* START *

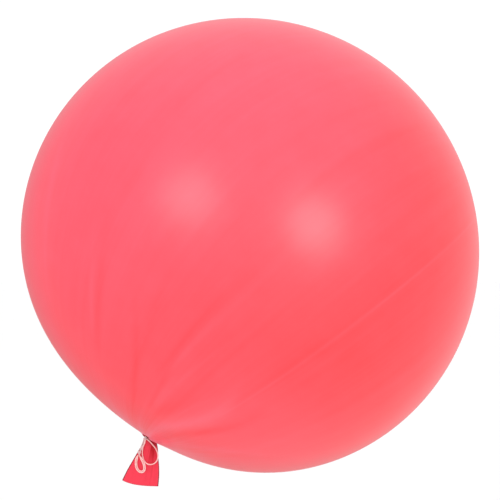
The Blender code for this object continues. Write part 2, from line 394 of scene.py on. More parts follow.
# And at the winding, painted darker and redder for the shade and the red light in the crease round it
twineInCreaseShade = cottonTwineMaterial("creaseShadedTwine", *twine["creaseShadedCotton"])
twineSizes = {
    "Plies": twine["plies"],
    "Ply Radius": twine["diameter"] * twine["plyShare"],
    "Ply Offset": twine["diameter"] * twine["offsetShare"],
    "Turn Length": twine["turnLength"],
    "Path Step": twine["pathStep"],
    "Sides": twine["plySides"],
    "Finish": cotton,
}
twinePlies = twineTree(twineSizes)


def addTwine(name, finish, *runs):
    return grow(name, twinePlies, {**twineSizes, "Finish": finish}, curveThrough(name, runs))


def sideStrand(route, offset):
    # One of two strands that lie one over the other at the knot, and side by side lower down
    step = twine["strandStep"]
    points = evenPath(route, step)
    ahead = np.gradient(points, axis=0)
    across = np.column_stack([ahead[:, 2], np.zeros(len(points)), -ahead[:, 0]])
    across /= np.linalg.norm(across, axis=1)[:, None]
    stepsIn = np.arange(len(points))
    fromEnd = np.minimum(stepsIn, stepsIn[::-1]) * step
    turned = np.clip(fromEnd / twine["strandTurn"], 0, 1) * math.pi / 2
    beside = np.sin(turned)[:, None] * across
    inFront = np.cos(turned)[:, None] * np.array([0.0, -1.0, 0.0])
    return points + offset * (beside + inFront)


def lengthOf(points):
    return float(np.linalg.norm(np.diff(points, axis=0), axis=1).sum())


def declareLoop(name, standsFor, points):
    loop = addTwine(name, cotton, points)
    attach(loop, "balloon")
    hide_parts(standsFor)
    print(name, "is", round(1000 * lengthOf(points), 1), "mm long")


halfSpacing = twine["strandSpacing"] / 2
declareLoop("largeLoop", "bow_loop_large", evenPath(largeLoopRoute, twine["pathStep"]))
for loopName, standsFor, side in (
    ("smallLoopOuter", "bow_loop_small_outer", 1),
    ("smallLoopInner", "bow_loop_small_inner", -1),
):
    strand = evenPath(sideStrand(smallLoopRoute, side * halfSpacing), twine["pathStep"])
    declareLoop(loopName, standsFor, strand)
print("bow loops laid")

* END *

### WHAT TO DO
Work out how many lines of the data above contain the string "standsFor" and give the number alone.

### CORRECT RESPONSE
4